Where a line in the listing below contains the word "saved", copy that line.

####################

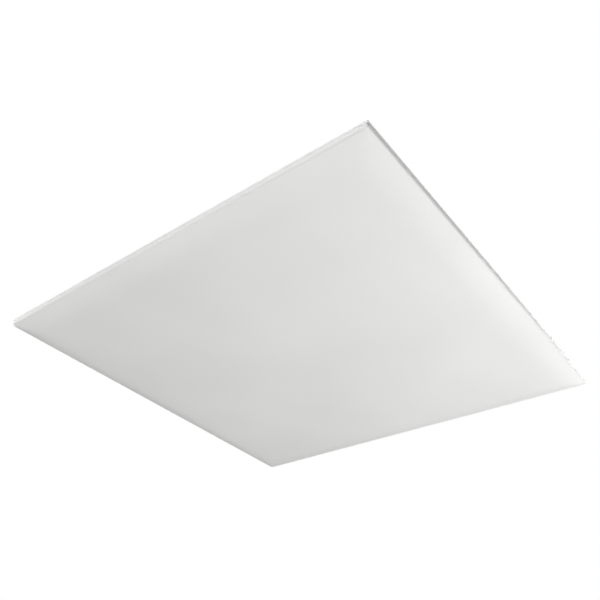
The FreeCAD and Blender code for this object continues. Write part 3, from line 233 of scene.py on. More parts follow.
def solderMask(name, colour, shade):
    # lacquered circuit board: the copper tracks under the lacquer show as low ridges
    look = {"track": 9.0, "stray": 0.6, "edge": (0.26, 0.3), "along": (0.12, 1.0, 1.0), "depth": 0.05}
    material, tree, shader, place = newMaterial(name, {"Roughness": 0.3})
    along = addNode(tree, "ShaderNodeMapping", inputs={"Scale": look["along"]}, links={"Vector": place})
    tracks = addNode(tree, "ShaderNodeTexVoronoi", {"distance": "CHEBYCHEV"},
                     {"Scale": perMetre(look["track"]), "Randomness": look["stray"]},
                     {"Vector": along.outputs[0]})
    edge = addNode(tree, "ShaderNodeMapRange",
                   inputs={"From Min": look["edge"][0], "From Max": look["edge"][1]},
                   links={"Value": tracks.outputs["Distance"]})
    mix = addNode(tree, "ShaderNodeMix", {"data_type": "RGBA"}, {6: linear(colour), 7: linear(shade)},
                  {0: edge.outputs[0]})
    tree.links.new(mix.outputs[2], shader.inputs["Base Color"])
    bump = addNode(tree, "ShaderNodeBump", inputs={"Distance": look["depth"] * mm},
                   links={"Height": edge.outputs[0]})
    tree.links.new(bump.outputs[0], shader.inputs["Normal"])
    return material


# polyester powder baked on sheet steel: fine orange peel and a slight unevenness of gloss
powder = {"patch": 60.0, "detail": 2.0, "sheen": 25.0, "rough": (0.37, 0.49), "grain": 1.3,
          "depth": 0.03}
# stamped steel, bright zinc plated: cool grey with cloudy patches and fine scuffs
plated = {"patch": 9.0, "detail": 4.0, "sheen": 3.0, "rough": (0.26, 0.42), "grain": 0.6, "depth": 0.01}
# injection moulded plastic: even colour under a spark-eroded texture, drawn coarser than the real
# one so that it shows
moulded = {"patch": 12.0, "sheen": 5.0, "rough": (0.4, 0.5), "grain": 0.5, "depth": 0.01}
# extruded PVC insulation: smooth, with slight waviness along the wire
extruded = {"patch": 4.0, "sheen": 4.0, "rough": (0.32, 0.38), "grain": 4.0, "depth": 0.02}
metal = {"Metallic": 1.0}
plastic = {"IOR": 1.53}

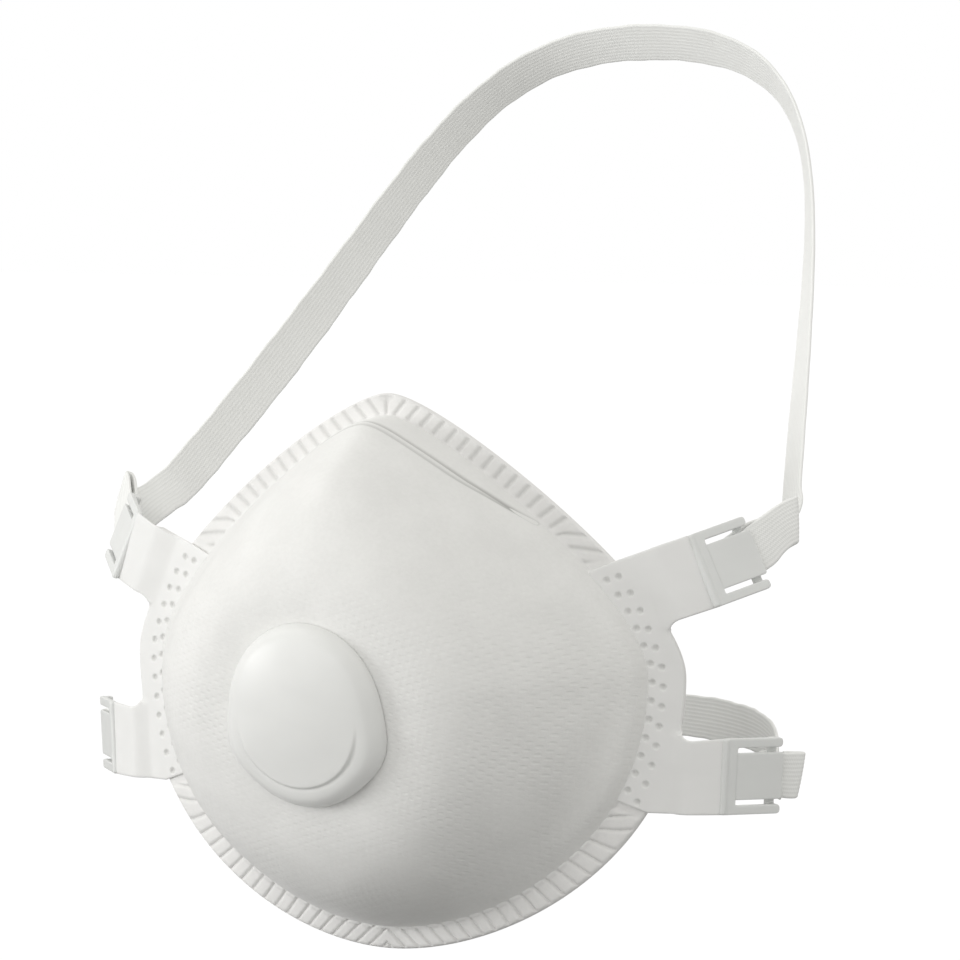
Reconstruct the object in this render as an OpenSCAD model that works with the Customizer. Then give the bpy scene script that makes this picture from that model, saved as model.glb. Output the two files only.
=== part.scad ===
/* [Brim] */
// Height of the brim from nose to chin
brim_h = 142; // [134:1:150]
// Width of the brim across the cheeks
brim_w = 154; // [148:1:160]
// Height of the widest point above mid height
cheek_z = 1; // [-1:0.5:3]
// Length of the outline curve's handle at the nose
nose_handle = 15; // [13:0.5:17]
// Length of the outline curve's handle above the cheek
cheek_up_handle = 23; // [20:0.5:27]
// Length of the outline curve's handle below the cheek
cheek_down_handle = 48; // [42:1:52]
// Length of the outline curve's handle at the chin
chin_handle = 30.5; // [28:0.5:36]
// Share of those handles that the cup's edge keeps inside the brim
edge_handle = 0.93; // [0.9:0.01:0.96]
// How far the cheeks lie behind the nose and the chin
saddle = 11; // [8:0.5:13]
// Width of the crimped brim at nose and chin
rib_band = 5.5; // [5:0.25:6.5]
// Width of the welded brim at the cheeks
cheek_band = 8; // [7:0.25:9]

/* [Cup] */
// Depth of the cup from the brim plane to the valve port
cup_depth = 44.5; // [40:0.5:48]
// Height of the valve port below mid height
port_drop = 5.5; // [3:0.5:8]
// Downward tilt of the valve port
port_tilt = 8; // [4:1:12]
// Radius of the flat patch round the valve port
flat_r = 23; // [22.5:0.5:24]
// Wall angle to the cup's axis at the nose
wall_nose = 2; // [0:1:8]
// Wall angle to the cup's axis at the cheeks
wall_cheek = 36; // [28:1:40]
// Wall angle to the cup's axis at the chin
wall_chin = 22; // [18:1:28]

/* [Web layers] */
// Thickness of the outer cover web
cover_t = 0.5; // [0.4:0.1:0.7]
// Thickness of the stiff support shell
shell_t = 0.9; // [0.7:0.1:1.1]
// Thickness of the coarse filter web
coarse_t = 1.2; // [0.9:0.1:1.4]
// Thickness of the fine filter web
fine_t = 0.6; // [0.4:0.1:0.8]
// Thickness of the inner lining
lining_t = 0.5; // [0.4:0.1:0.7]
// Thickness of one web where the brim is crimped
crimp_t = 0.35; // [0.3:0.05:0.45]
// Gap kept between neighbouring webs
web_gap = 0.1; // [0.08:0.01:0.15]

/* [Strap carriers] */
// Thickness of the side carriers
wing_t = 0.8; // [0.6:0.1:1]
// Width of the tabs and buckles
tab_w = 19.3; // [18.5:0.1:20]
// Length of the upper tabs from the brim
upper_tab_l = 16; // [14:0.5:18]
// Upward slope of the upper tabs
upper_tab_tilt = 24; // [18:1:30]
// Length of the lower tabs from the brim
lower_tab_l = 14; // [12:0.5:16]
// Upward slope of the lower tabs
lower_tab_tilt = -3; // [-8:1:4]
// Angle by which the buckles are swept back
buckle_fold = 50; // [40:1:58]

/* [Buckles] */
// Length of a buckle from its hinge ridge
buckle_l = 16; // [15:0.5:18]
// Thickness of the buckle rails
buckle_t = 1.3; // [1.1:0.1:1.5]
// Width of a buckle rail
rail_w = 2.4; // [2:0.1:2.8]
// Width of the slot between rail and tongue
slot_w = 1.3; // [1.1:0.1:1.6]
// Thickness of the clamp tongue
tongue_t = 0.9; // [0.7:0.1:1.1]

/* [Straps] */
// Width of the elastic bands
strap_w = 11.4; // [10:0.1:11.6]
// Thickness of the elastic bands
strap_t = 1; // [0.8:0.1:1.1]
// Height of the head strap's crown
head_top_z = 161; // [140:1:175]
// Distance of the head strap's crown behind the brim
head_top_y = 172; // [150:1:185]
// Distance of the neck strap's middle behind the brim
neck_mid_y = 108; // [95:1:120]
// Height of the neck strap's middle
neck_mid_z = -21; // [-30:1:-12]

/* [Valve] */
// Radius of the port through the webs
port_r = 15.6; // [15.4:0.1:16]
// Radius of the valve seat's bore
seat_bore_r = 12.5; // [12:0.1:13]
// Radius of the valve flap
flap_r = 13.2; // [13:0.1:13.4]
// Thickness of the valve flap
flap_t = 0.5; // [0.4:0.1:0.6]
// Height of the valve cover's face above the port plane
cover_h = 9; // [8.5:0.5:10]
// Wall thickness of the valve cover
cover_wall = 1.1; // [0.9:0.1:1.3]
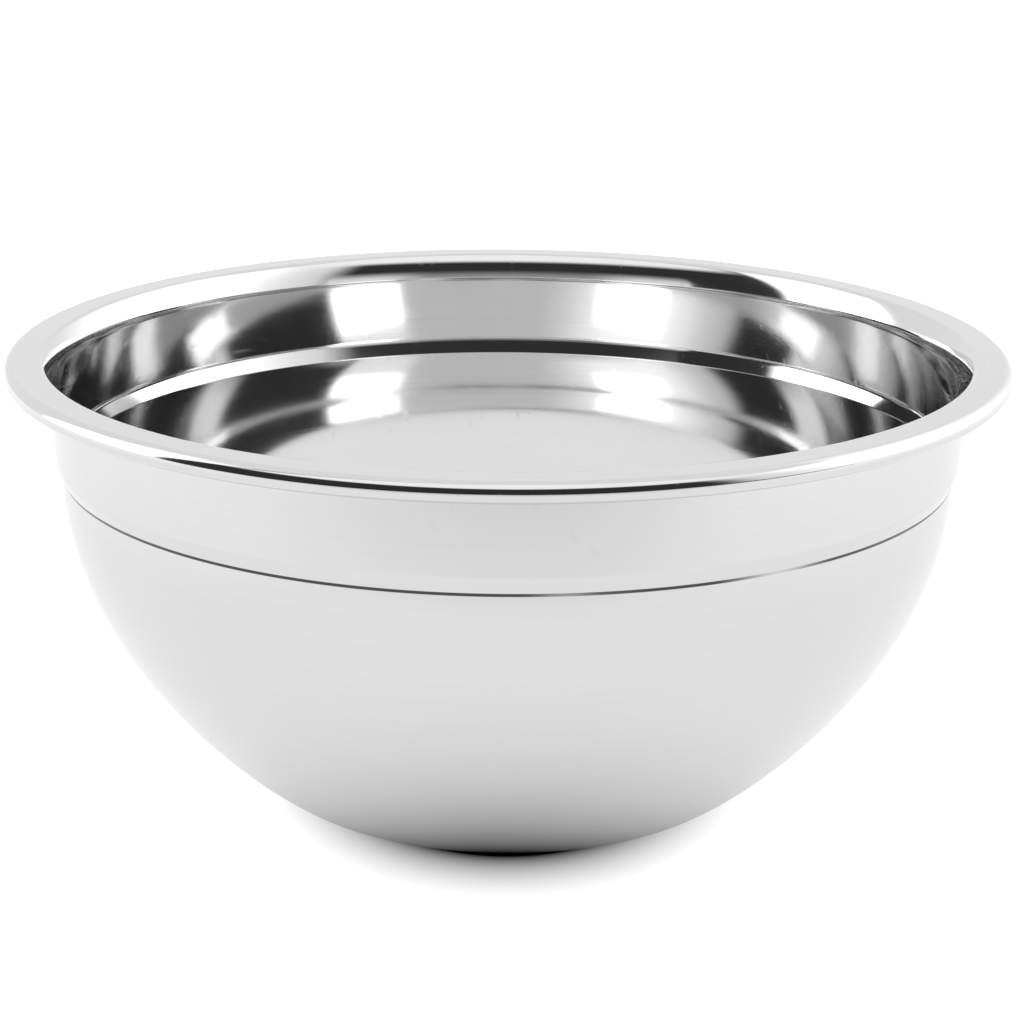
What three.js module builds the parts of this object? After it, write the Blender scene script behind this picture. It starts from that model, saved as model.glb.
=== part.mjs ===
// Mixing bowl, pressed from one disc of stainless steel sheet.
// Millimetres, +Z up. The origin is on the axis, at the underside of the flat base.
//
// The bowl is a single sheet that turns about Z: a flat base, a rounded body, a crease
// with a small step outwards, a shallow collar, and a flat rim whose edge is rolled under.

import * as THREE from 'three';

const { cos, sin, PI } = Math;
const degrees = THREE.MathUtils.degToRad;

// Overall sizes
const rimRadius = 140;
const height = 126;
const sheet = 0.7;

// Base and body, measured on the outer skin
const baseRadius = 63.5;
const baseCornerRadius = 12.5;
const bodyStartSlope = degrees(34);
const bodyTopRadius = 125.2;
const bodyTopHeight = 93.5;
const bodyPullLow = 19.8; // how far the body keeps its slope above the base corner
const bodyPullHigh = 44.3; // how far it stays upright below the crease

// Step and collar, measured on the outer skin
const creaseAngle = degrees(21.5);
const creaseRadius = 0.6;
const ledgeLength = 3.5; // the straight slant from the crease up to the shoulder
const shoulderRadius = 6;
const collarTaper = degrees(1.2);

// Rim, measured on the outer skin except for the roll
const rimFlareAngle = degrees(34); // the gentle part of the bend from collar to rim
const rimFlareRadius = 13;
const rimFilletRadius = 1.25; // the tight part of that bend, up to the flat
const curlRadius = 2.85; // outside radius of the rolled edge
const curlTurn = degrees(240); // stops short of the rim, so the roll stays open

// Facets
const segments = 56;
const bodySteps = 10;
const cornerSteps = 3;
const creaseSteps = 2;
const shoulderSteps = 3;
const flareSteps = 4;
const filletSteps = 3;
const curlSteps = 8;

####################

**EXERCISE RESPONSE**
Reconstruct the object in this render as an OpenSCAD model that works with the Customizer. Then give the bpy scene script that makes this picture from that model, saved as model.glb. Output the two files only.
What three.js module builds the parts of this object? After it, write the Blender scene script behind this picture. It starts from that model, saved as model.glb.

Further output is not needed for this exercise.